Experimental study of velocity-scalar filtered joint density function for LES of turbulent combustion

Abstract

The velocity-scalar filtered joint density function (FJDF) used in large eddy simulation (LES) of turbulent combustion is experimentally studied. Measurements are made in the fully developed region of an axisymmetric turbulent jet using an array consisting of three X-wires and resistance-wire temperature sensors. Filtering in the cross-stream and streamwise directions is realized by using the array and by invoking Taylor’s hypothesis, respectively. The means of the FJDF conditional on the subgrid-scale (SGS) turbulent kinetic energy and the SGS scalar variance at a given location range from close to joint normal to bimodal with the peaks separated in both velocity and scalar spaces, which correspond to qualitatively different mixing regimes. For close to joint normal FJDFs, the SGS fields are well mixed.
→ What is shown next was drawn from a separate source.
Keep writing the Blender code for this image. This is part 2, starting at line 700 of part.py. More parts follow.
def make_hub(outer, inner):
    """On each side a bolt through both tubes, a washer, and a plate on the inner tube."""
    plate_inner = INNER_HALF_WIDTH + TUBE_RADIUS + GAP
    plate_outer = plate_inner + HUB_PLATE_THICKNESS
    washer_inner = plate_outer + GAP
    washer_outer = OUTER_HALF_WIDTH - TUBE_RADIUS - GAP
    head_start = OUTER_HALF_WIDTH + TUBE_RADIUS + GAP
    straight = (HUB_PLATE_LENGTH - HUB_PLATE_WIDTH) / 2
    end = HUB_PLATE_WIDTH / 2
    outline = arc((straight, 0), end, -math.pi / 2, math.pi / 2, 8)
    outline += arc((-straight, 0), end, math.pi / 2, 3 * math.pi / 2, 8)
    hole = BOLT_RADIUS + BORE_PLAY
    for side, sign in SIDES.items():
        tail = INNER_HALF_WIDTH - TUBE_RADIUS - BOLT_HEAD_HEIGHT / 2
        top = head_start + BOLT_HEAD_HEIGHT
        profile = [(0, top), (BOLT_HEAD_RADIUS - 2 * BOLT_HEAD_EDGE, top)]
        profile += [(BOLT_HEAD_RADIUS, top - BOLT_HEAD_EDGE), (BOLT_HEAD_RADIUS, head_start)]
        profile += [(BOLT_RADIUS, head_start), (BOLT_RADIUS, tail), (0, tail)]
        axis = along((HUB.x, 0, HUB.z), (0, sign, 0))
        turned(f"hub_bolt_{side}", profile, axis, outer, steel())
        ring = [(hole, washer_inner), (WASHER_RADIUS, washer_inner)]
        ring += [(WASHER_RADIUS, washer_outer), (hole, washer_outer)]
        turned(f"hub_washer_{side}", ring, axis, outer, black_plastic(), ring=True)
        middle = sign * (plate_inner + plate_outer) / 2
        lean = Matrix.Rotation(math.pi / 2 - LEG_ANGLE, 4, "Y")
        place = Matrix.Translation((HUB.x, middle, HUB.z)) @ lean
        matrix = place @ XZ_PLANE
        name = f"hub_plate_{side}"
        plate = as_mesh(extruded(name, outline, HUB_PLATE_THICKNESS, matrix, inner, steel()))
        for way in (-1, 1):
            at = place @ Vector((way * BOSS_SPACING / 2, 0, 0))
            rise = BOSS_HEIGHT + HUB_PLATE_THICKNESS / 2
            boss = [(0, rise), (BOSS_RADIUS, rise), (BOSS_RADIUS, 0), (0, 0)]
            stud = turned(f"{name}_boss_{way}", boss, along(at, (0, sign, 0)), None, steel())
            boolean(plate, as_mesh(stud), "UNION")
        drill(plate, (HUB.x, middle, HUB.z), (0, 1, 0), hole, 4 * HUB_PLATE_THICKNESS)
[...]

For bimodal FJDFs, the conditionally filtered scalar diffusion and dissipation strongly depend on the SGS velocity and scalar, consistent with a combination of diffusion layers and plane strain in the SGS fields, which is similar to the counter-flow model for laminar flamelets. The results suggest that in LES, both mixing regimes could potentially be modeled accurately. The velocity field affects the SGS variance and the filtered scalar dissipation rate primarily by changing the degree of nonequilibrium of the SGS scalar and the SGS time scale, respectively. This study further demonstrates the importance of including velocity in mixing models.